2) Penghentian Konflik sebagai serangkaian kegiatan untuk mengakhiri kekerasan, menyelamatkan korban, membatasi perluasan dan eskalasi konflik, serta mencegah bertambahnya jumlah korban dan kerugian harta benda;
3) Pemulihan Pasca Konflik adalah serangkaian kegiatan untuk mengembalikan keadaan dan memperbaiki hubungan yang tidak harmonis dalam masyarakat akibat konflik, dilaksanakan sebagai kewajiban oleh pemerintah dan pemerintah daerah secara terencana, terpadu, berkelanjutan, dan terukur melalui upaya sebagai berikut:
a) rekonsiliasi;
b) rehabilitasi; dan
c) rekonstruksi.
2. Peraturan Kepala Kepolisian Negara Republik Indonesia Nomor 8 Tahun 2013 Tentang Teknis Penanganan Konflik Sosial:
a. Perkap ini dibuat dengan tujuan sebagai pedoman teknis bagi anggota Polri dalam penanganan konflik secara komprehensif dan terintegrasi dengan mengikutsertakan berbagai unsur terkait, sehingga penanganannya lebih efektif dan efisien;
b. agar lebih komprehensip maka dalam Perkap ini juga dilengkapi dengan ketentuan mengenai teknis penanganan konflik sosial: contoh format laporan, surat, informasi khusus, mutasi kegiatan, maklumat, himbauan yang terkait dengan penanganan konflik sosial sebagaimana yang tercantum dalam lampiran yang merupakan bagian tidak terpisahkan dari peraturan ini.

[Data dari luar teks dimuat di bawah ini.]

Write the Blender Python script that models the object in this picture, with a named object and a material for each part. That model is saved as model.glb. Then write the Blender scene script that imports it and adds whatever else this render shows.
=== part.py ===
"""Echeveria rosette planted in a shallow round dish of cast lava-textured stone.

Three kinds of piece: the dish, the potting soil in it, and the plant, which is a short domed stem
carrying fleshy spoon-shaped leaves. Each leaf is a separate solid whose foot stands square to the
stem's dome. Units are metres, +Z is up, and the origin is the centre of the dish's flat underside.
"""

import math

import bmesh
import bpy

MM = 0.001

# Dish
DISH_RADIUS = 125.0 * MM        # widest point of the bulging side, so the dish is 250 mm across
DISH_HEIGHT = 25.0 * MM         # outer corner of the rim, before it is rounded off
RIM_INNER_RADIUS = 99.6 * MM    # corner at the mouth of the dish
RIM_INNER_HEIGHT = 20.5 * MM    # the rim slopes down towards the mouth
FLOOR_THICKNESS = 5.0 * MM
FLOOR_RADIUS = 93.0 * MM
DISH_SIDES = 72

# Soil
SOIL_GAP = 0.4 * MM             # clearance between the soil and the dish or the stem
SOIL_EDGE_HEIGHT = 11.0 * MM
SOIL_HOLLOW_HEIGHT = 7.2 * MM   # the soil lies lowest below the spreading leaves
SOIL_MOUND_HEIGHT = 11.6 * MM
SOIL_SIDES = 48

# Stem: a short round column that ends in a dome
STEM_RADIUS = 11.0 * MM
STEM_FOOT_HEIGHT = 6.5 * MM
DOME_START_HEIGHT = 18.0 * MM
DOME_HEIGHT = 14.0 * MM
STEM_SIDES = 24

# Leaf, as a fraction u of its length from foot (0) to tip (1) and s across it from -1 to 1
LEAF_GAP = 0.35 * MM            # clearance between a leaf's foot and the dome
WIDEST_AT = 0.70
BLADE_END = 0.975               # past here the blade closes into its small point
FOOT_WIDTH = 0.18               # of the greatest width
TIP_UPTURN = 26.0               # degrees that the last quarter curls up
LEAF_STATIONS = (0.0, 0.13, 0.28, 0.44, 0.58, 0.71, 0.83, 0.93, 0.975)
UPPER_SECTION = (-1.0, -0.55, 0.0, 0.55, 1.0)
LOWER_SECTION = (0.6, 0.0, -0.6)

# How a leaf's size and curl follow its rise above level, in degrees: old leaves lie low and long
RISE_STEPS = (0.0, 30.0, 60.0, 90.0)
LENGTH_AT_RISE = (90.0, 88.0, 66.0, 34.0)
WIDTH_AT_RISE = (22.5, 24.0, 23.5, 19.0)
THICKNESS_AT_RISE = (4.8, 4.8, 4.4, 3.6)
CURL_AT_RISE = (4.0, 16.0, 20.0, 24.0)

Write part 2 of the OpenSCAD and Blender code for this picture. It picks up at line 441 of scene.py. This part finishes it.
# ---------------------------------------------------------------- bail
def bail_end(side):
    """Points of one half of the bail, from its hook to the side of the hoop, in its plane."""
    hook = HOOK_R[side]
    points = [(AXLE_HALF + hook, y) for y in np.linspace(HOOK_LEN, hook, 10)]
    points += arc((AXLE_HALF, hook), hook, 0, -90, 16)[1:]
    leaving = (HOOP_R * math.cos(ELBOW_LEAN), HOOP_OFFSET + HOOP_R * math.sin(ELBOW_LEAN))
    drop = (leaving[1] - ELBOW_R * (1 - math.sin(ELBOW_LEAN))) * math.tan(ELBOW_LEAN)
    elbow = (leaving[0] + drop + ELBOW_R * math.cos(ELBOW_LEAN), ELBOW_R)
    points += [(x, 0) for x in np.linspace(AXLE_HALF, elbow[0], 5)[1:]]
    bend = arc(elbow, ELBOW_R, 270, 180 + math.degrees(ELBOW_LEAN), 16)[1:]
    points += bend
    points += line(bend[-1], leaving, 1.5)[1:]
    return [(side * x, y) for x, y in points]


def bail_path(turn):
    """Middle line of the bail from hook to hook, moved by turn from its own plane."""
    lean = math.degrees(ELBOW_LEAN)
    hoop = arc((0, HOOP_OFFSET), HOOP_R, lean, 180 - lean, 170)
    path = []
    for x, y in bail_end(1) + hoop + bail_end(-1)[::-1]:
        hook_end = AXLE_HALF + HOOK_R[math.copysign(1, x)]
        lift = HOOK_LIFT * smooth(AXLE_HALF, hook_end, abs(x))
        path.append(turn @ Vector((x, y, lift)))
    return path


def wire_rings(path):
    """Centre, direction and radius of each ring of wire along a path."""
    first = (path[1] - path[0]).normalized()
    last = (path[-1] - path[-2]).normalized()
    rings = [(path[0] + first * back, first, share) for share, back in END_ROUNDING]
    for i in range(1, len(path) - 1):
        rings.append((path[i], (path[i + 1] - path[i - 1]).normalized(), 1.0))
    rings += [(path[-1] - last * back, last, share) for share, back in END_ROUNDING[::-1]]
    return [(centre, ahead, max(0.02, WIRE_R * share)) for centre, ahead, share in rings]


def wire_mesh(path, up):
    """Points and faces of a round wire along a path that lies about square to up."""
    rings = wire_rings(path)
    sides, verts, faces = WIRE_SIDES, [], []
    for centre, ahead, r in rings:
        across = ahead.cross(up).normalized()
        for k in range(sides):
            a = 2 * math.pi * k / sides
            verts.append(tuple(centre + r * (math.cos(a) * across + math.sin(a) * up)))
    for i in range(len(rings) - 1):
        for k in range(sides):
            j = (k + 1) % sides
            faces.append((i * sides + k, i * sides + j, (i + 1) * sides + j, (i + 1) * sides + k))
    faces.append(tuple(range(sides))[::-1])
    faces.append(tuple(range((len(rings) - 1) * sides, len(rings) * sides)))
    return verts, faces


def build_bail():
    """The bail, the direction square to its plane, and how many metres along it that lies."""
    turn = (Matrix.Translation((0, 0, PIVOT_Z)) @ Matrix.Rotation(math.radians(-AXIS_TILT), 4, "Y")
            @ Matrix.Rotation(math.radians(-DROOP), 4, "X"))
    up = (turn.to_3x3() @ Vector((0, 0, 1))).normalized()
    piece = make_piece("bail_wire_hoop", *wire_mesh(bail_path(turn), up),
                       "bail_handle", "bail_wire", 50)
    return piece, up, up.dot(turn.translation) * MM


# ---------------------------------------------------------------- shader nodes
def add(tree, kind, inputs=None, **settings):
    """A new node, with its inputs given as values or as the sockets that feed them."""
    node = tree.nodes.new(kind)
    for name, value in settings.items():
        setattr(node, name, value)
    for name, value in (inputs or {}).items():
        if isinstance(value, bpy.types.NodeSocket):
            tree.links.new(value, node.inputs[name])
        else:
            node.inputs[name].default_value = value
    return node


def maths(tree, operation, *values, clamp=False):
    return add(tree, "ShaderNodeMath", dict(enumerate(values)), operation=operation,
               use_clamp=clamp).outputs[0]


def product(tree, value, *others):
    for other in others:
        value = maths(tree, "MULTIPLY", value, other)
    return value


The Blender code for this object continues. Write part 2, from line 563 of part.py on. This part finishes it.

3. Perkap Nomor 1 Tahun 2009 tentang Penggunaan Kekuatan Dalam Tindakan Kepolisian, yang intinya:
a. latar belakang pertimbangan dikeluarkannya Peraturan Kapolri tentang Penggunaan Kekuatan Dalam Tindakan Kepolisian;
b. bahwa Polri merupakan alat negara yang berperan dalam memelihara keamanan dan ketertiban masyarakat, menegakkan hukum, serta memberikan perlindungan, pengayoman dan pelayanan kepada masyarakat dalam rangka terpeliharanya keamanan dalam negeri;
c. bahwa anggota Polri dalam melaksanakan tugas di lapangan sering dihadapkan pada situasi, kondisi atau permasalahan yang mendesak, sehingga perlu melaksanakan penggunaan kekuatan dalam tindakan kepolisian;
d. bahwa pelaksanaan penggunaan kekuatan dalam tindakan kepolisian harus dilakukan dengan cara yang tidak bertentangan dengan aturan hukum/standar dan cara-cara yang dapat dipertanggungjawabkan, selaras dengan kewajiban hukum dan tetap menghormati/menjunjung tinggi hak asasi manusia;
e. prinsip-prinsip penggunaan kekuatan dalam tindakan kepolisian meliputi:
- Legalitas, yang berarti bahwa semua tindakan kepolisian harus sesuai dengan hukum yang berlaku;
- Nesesitas, yang berarti bahwa penggunaan kekuatan dapat dilakukan bila memang diperlukan dan tidak dapat dihindarkan berdasarkan situasi yang dihadapi;
- Proporsionalitas, yang berarti bahwa penggunaan kekuatan harus dilaksanakan secara seimbang antara ancaman yang dihadapi dan tingkat kekuatan atau respon anggota Polri, sehingga tidak menimbulkan kerugian/ korban/ penderitaan yang berlebihan;
- Kewajiban umum, yang berarti bahwa anggota Polri diberi kewenangan untuk bertindak atau tidak bertindak menurut penilaian sendiri, untuk menjaga, memelihara ketertiban dan menjamin keselamatan umum;
- Preventif, yang berarti bahwa tindakan kepolisian mengutamakan pencegahan;
- Masuk akal (reasonable), yang berarti bahwa tindakan kepolisian diambil dengan mempertimbangkan secara logis situasi dan kondisi dari ancaman atau perlawanan pelaku kejahatan terhadap petugas atau bahayanya terhadap masyarakat.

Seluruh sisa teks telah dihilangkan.